##### Source excerpt

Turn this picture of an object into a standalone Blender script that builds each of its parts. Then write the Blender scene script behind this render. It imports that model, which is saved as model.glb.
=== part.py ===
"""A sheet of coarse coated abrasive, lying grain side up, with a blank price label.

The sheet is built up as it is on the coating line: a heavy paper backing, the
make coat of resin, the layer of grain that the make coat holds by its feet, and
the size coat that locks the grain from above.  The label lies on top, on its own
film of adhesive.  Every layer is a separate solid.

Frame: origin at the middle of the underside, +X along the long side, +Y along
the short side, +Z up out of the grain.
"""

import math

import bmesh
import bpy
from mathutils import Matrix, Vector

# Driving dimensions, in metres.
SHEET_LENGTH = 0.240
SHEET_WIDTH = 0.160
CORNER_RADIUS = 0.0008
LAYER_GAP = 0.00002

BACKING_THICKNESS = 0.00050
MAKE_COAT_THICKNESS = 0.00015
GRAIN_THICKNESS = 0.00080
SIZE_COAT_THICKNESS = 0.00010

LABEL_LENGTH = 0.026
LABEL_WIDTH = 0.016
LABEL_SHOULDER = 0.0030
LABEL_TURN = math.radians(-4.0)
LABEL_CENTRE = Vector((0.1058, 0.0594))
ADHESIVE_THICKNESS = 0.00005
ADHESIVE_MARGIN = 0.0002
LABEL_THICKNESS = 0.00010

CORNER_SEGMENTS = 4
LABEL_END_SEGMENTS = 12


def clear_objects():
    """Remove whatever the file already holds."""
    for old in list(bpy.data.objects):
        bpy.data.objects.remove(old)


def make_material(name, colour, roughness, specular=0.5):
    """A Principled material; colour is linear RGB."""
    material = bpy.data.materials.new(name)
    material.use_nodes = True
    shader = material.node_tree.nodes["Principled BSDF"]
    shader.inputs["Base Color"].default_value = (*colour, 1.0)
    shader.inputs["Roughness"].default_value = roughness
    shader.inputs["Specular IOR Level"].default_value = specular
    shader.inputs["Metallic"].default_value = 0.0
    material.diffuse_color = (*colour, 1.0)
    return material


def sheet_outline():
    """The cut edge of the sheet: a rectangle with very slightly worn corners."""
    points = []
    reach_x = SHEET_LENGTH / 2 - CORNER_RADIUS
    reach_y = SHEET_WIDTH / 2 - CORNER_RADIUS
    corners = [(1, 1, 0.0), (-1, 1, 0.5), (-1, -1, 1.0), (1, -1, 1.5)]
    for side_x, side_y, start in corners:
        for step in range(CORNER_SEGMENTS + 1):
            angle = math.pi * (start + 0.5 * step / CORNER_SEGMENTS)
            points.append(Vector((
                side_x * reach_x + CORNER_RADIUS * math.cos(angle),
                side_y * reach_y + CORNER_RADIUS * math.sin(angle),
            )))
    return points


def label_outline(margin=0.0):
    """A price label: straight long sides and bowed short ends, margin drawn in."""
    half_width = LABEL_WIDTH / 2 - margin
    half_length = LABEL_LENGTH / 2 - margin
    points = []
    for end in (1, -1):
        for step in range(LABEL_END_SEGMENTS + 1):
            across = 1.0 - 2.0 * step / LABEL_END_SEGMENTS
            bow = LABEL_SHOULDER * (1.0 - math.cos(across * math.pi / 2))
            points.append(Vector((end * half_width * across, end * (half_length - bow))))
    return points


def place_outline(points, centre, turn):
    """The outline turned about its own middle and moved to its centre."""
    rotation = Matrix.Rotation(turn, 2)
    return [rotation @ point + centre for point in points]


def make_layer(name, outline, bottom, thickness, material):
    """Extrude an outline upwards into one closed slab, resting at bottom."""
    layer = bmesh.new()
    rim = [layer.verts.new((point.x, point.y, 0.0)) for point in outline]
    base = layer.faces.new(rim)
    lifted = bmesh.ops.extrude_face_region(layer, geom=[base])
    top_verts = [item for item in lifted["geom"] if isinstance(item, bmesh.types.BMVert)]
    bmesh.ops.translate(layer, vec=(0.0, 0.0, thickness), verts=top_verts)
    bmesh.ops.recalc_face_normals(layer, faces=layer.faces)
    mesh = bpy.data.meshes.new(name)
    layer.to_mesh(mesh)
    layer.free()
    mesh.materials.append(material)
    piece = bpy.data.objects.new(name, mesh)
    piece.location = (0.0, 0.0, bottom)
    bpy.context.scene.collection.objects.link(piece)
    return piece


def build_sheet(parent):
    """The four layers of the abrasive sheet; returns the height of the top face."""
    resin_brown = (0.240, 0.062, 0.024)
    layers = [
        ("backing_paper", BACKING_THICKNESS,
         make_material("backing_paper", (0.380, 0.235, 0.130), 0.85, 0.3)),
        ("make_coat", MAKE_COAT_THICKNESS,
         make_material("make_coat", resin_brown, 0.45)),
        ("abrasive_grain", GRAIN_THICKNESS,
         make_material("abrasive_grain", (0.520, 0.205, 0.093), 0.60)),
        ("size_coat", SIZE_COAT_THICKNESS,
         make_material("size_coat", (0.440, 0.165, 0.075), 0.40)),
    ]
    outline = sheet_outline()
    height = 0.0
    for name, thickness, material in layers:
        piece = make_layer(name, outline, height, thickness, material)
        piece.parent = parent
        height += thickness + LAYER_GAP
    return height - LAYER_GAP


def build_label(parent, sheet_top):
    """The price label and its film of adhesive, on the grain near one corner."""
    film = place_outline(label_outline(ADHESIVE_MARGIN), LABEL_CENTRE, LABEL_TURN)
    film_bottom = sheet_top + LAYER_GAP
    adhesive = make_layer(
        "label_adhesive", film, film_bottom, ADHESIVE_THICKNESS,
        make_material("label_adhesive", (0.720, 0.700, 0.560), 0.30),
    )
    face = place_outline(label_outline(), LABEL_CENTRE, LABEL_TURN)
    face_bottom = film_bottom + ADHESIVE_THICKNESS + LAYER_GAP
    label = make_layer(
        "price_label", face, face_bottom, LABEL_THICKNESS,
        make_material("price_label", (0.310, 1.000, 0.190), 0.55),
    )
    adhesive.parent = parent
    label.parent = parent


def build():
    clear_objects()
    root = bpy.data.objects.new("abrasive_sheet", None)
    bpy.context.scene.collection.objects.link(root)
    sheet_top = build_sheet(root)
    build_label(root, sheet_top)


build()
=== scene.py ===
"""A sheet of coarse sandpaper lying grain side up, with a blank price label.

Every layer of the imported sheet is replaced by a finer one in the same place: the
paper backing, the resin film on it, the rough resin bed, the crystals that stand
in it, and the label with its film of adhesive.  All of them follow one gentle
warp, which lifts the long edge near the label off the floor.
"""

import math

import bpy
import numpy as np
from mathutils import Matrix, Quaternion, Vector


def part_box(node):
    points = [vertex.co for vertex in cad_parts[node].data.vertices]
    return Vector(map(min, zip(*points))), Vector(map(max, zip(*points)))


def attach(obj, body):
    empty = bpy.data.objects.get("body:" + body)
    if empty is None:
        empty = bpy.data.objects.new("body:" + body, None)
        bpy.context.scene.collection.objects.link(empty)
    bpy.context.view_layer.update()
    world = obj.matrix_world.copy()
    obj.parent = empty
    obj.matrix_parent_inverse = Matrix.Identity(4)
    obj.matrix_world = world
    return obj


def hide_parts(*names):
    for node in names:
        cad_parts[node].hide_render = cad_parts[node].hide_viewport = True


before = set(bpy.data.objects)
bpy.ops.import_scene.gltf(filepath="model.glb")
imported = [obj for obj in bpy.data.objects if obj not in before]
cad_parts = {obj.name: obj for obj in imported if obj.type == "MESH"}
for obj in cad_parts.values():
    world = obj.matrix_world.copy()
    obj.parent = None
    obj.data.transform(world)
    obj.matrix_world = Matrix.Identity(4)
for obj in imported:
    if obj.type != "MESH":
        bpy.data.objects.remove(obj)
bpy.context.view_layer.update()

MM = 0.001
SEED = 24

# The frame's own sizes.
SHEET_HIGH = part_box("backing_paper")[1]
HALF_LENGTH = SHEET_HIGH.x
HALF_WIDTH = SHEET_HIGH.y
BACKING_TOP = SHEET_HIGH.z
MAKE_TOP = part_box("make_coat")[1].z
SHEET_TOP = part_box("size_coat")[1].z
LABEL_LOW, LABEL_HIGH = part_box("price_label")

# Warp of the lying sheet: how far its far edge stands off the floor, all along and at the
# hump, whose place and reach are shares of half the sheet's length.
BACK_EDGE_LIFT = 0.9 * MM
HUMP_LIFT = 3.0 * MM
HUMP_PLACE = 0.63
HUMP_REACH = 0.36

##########

Set task
Go through the lines above. Select every one that has the string "points".

Answer to this problem
    points = []
            points.append(Vector((
    return points
    points = []
            points.append(Vector((end * half_width * across, end * (half_length - bow))))
    return points
def place_outline(points, centre, turn):
    return [rotation @ point + centre for point in points]
    points = [vertex.co for vertex in cad_parts[node].data.vertices]
    return Vector(map(min, zip(*points))), Vector(map(max, zip(*points)))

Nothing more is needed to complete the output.